Deuxième tour déterminant

Seulement 3912 militants - sur environ 13 600 - ont exercé leur droit de vote et exprimé au téléphone un premier, puis un second choix. À l'issue du premier tour, Éric Caire (41,69% ; 1631 votes) devançait Gilles Taillon (40,16 % ; 1571 votes) et Christian Lévesque (18,15% ; 710 votes). Comme aucun candidat n'a obtenu une majorité absolue, M. Lévesque a été écarté, et les deuxièmes choix de ses 710 partisans ont été utilisés pour déclarer un vainqueur. C'est alors que le vent a tourné en faveur de M. Taillon (1957 votes contre 1955 pour M. Caire au deuxième tour).

Gilles Taillon a défendu la légitimité de son leadership lors d'un point de presse. Élu avec une majorité aussi mince, il dit avoir «l'obligation de travailler en équipe». L'ex-député de Chauveau entend exercer un «leadership de collaboration». Il rencontrera le caucus des députés adéquistes demain et nommera un chef parlementaire la semaine prochaine. Il pourrait désigner le coprésident de sa campagne, le député de Shefford, François Bonnardel.

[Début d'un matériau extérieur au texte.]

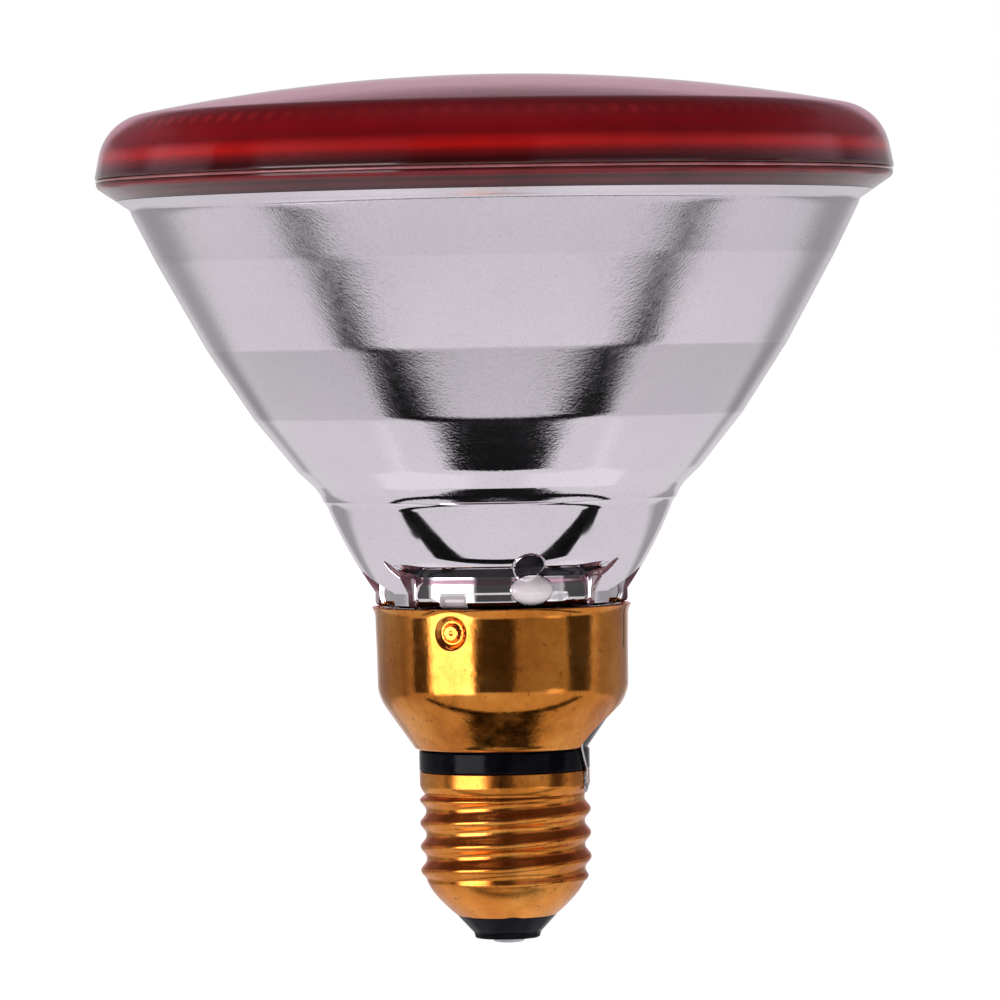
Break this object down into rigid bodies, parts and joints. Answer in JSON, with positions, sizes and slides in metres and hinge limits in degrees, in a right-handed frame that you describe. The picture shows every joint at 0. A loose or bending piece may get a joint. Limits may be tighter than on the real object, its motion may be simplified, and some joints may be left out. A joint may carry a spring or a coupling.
{
  "type": "infrared heat lamp",
  "caption": "Reflector heat lamp with a domed ruby glass lens, a mirrored flared glass bowl and a skirted brass screw cap.",
  "frame": {"origin": "the middle of the centre contact's flat underside, which is where the screw cap bottoms in a lampholder", "axes": "+Z along the lamp's axis from the cap to the lens, as the picture shows it; -Y is the side the picture shows; +X is to its right"},
  "size_m": [0.122, 0.122, 0.1326],
  "materials": {
    "ruby_glass": "gloss, stippled on the inside",
    "clear_glass": "gloss",
    "aluminium_film": "satin vapour-deposited mirror",
    "brass": "tarnished, polished by handling",
    "black_glass": "gloss, opaque",
    "solder": "dull tin-lead solder",
    "nickel": "satin",
    "tungsten": "matt"
  },
  "bodies": {
    "root": {"lens": "ruby_glass", "rim_seal": "clear_glass", "reflector_glass": "clear_glass", "reflector_mirror": "aluminium_film", "exhaust_tip": "clear_glass", "ferrule_side": "nickel", "ferrule_braze_side": "brass", "lead_post_side": "nickel", "filament_clamp_side": "nickel", "ferrule_centre": "nickel", "ferrule_braze_centre": "brass", "lead_post_centre": "nickel", "filament_clamp_centre": "nickel", "filament": "tungsten", "bridge_bead": "clear_glass", "support_wire": "tungsten", "skirt": "brass", "ring_insulator": "black_glass", "screw_shell": "brass", "bottom_insulator": "black_glass", "centre_contact": "brass", "tip_solder": "solder", "side_solder": "solder", "side_wire": "nickel", "centre_wire": "nickel", "fuse_sleeve": "clear_glass"}
  },
  "joints": []
}
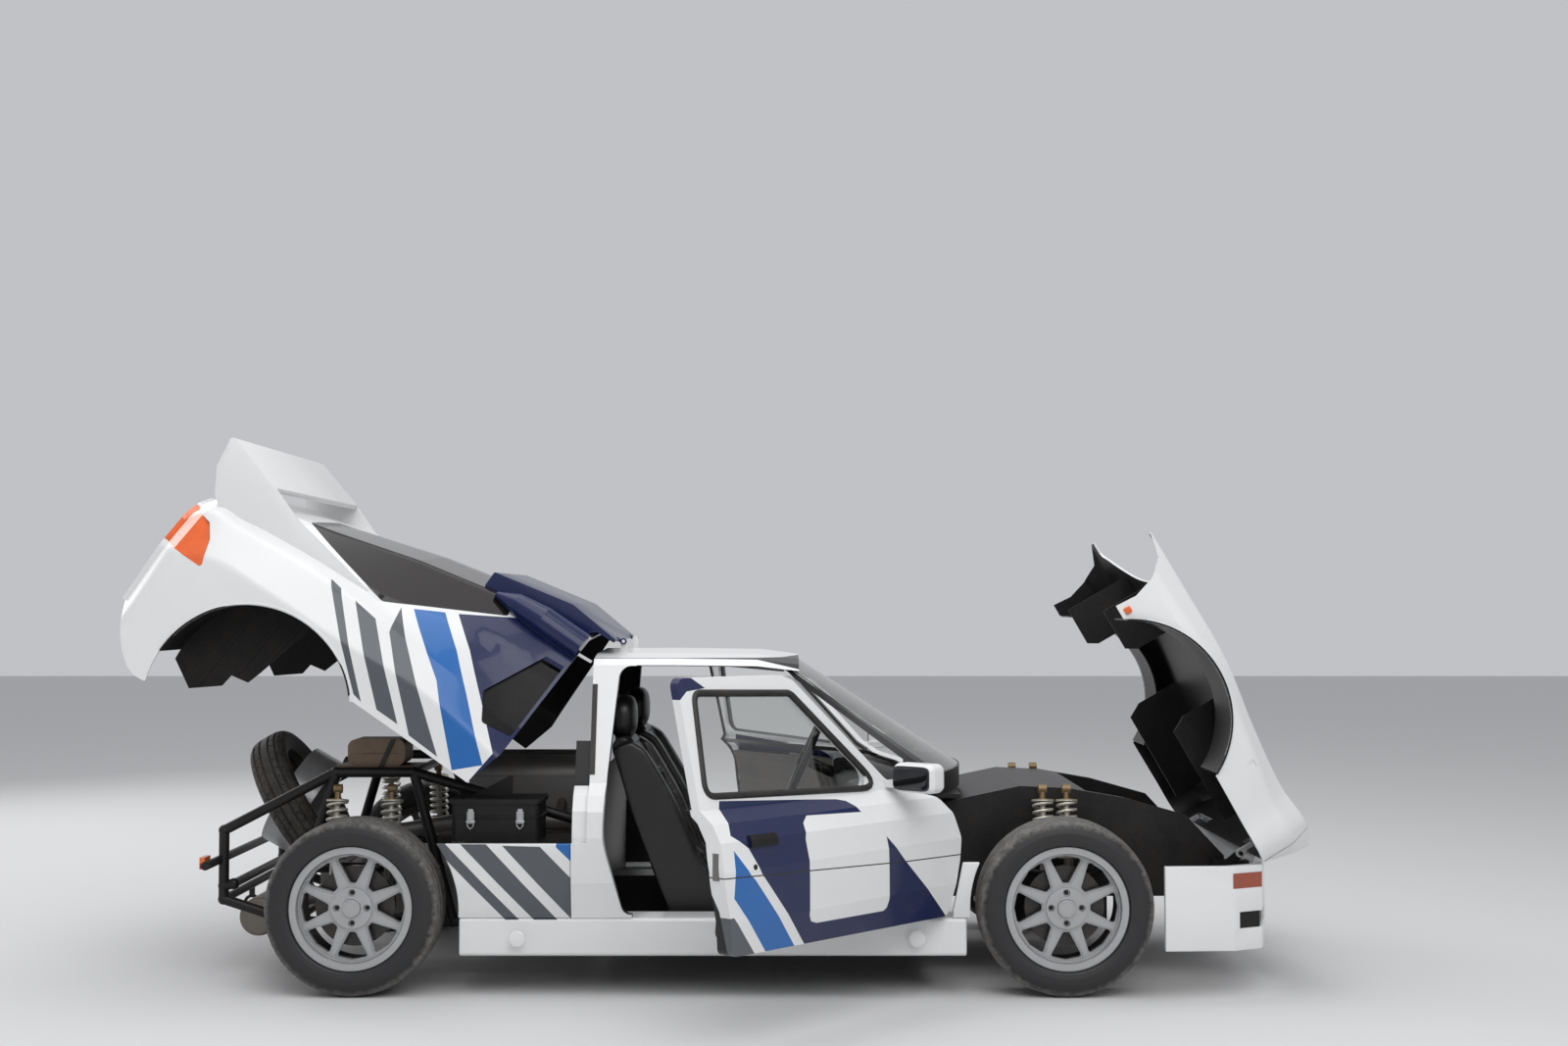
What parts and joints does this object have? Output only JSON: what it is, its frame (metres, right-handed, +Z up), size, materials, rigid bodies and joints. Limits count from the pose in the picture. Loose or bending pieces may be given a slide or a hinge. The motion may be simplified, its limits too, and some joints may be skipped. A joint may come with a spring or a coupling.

Traitements de radiothérapie

Gilles Taillon patientera avant de faire son entrée à l'Assemblée nationale. L'homme de 64 ans doit subir des traitements de radiothérapie jusqu'en décembre en raison d'une récidive d'un cancer de la prostate. Il entend ensuite consacrer ses efforts à «reconstruire» le parti pendant «un an, un an et demi». Puis, si une circonscription se libère dans sa région, l'Outaouais, ou à proximité, il briguera les suffrages lors d'une élection partielle. Il a déterminé qu'Argenteuil était un «bon comté» pour lui. Au moment de démissionner de son poste de ministre, le libéral David Whissel avait dit rester député d'Argenteuil «pour le moment».

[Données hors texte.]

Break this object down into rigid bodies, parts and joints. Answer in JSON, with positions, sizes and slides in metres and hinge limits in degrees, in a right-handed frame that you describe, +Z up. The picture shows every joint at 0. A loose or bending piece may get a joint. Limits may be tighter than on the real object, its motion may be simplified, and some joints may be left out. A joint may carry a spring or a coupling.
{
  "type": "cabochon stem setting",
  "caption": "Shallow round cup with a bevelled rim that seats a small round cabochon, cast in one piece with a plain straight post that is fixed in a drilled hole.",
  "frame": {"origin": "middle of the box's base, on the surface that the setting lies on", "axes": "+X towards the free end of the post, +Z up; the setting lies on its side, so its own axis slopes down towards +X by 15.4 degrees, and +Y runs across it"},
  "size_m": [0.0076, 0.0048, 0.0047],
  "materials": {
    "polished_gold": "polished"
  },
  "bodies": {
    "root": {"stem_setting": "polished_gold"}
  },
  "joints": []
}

Bien des militants adéquistes étaient déçus du faible taux de participation au scrutin téléphonique et tiennent la querelle entre MM. Caire et Taillon responsable de cette démobilisation. Une participation de 3900 militants, «c'est beaucoup mieux qu'un congrès à la direction où 500 ou 800 délégués votent pour un chef», a réagi M. Taillon.